Аллюзии же становились все более страшным грехом с точки зрения Сталина и цензуры. Это испытал на себе и Михаил Булгаков в связи со своими произведениями о Мольере – биографией для «ЖЗЛ» и пьесой «Кабала святош».
Булгаковскую драматургию Сталин оценивал с двух сторон: политически и эстетически. Еще 14 января 1929 года для решения судьбы «Бега» Политбюро образовало комиссию в составе К.Е. Ворошилова, Л.М. Кагановича и А.П. Смирнова. 29 января Ворошилов сообщил Сталину, что комиссия пришла к выводу «о политической нецелесообразности постановки пьесы в театре», основываясь на анализе «Бега». Свой ответ Билль-Белоцерковскому Иосиф Виссарионович написал 1 февраля, а накануне, 30 января, на Политбюро принял решение «о нецелесообразности постановки пьесы в театре», основываясь на выводах комиссии и на анализе «Бега», проведенном заместителем заведующего агитационно-пропагандистским отделом ЦК П.М. Керженцевым. Вероятно, по инициативе Сталина слово «политической» из текста решения Политбюро исчезло, что означало, несомненно, более мягкую форму запрета, не предполагавшую каких-либо оргвыводов против театра и драматурга.

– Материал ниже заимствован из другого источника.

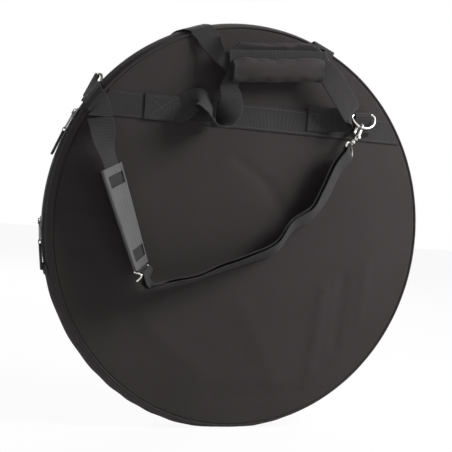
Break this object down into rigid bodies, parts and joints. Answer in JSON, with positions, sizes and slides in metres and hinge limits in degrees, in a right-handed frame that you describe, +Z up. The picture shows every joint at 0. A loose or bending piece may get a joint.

Керженцев, в частности, признавал немалые художественные достоинства пьесы, из которой можно было бы сделать очень сильный спектакль, но именно эти достоинства в обрисовке «отрицательных», по советским меркам, персонажей считал политически вредными: «Крайне опасным в пьесе является общий тон ее. Вся пьеса построена на примиренческих, сострадательных настроениях, какие автор пытается вызвать и, бесспорно, вызовет у зрительного зала к своим героям.
Чарнота подкупит зрителей своей непосредственностью, Хлудов – гамлетовскими терзаниями и «искуплением первородного греха», Серафима и Голубков – своей нравственной чистотой и порядочностью, Люська – самопожертвованием, и даже Врангель будет импонировать зрителям.